Мэри, сын Салмон, дочери Энни, Сара и Элен, невестки Марта и Белл слушают слова человека, чье место во главе этого стола пусто. На стене — портрет, и кажется, будто в комнате звучит голос, такой всем знакомый. В чтении Хиггинсона, да еще когда они уже знают приговор, слова звучат торжественно.
Хиггинсон дочитывает последнее слово Брауна на суде: «Я считаю, что был прав, когда выступал на стороне отверженных бедняков. Если же сочтено необходимым, чтобы я лишился жизни во имя дела справедливости, чтобы моя кровь смешалась с кровью моих сыновей и с кровью миллионов рабов, чьи права попираются злыми, жестокими, несправедливыми законами, — если это сочтено, я повинуюсь, да будет так!»
В этот дом горе входило часто, но и в горе здесь не привыкли сидеть сложа руки. Шестнадцатилетняя Марта, вдова Оливера, погибшего в Харперс-Ферри, накрывала на стол. Еда скудная, простая. Ни чая, ни кофе не пили. Белл кормила ребенка, внука Брауна, его отец, Уотсон, тоже погиб в Харперс-Ферри. У Хиггинсона не было детей, он смотрел на маленькое существо как на чудо. Энни шила, надо было быстро собрать мать в дорогу: она уезжала с Хиггинсоном на следующее утро.
Марта рассказывала, как они жили на ферме перед нападением на арсенал. Вместе с Энни они там хозяйничали. Показали гостю дагерротип Оливера — он не очень похож на отца. Лицо задумчивое, рот мягкий, мать надеялась, что он станет священником. Расставаясь с юной женой, Оливер сказал:
— Если мне удастся совершить хоть один хороший поступок, значит, жизнь моя прожита не зря.
Сколько юношей так говорят, никто и не вспомнил бы этих слов, если бы он не подтвердил их гибелью.
Белл тоже достала и прочитала последнее письмо Уотсона: «Я очень хочу видеть тебя и малыша, но я должен ждать. Возле нас жил раб, его жену продали на Юг, и на следующее утро он повесился. Я не могу вернуться домой, пока творится такое».
Младшая дочь Брауна — ей еще не исполнилось шести лет, — принесла семейную реликвию.

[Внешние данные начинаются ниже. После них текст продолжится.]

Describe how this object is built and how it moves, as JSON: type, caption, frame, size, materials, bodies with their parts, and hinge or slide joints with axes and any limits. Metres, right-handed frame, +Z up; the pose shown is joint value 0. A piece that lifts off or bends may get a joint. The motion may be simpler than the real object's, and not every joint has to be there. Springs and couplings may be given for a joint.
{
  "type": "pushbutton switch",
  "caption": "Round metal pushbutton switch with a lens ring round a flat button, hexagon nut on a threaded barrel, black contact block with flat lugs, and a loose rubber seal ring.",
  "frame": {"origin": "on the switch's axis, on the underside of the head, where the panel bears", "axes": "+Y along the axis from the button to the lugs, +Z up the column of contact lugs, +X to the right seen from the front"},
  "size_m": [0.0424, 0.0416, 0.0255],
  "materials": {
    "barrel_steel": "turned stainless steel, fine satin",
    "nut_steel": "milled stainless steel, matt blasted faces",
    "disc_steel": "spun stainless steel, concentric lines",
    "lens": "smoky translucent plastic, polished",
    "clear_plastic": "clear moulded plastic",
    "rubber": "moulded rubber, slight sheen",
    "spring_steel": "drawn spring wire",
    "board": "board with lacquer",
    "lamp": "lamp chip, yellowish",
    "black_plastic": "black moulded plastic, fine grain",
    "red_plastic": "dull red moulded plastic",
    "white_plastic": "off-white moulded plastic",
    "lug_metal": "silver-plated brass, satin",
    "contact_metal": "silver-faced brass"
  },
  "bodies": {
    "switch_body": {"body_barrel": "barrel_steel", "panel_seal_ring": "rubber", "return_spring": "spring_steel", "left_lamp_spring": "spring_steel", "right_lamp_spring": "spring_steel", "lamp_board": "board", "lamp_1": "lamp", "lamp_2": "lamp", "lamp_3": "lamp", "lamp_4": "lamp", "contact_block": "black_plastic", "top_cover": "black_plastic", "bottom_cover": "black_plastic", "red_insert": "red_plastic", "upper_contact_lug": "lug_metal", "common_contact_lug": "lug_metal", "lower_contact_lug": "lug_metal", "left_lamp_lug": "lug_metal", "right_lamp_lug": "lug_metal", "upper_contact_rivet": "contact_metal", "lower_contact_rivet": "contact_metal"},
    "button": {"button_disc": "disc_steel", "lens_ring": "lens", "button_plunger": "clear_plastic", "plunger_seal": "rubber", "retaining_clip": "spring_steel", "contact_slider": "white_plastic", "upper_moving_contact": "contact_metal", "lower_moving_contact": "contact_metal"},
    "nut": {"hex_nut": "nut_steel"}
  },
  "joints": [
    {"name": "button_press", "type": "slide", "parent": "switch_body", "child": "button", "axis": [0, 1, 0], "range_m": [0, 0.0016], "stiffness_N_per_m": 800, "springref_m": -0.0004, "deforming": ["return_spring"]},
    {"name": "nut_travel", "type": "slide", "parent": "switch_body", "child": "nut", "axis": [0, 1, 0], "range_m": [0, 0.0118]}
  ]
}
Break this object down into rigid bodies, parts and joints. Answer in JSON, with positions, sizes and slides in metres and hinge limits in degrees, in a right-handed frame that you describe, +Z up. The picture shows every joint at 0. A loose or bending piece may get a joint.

Хиггинсон увидел надпись отца: «Эта Библия, подаренная моей нежно любимой дочери Элен Браун, предназначена только для особых торжеств, для того, чтобы Элен ее бережно хранила в память об отце (она была лишена в детстве его заботы и внимания), так как с лета 1855 года он был в Канзасе.
Пусть святой божий дух направит твое сердце с самого раннего детства так, чтобы оно воспринимало истину и любило ее; пусть ее мудрые и святые поучения определяют твои мысли, слова, дела, таково мое самое большое желание и самая важная молитва, обращенная к тому, чьей заботе я поручаю тебя. Аминь.
От твоего любящего отца Джона Брауна.
2 апреля 1857 года».
Пятьдесят седьмой год, а Хиггинсон познакомился с Брауном в пятьдесят восьмом.
Хиггинсону тридцать шесть лет. Коренной американец, его предки прибыли в Салем в семнадцатом веке. Знатные — английскую королеву Елизавету они называли «кузина Бетси». Родился Томас в доме, который построил его отец. Кончил богословский факультет Гарвардского университета, стал священником в маленьком городке.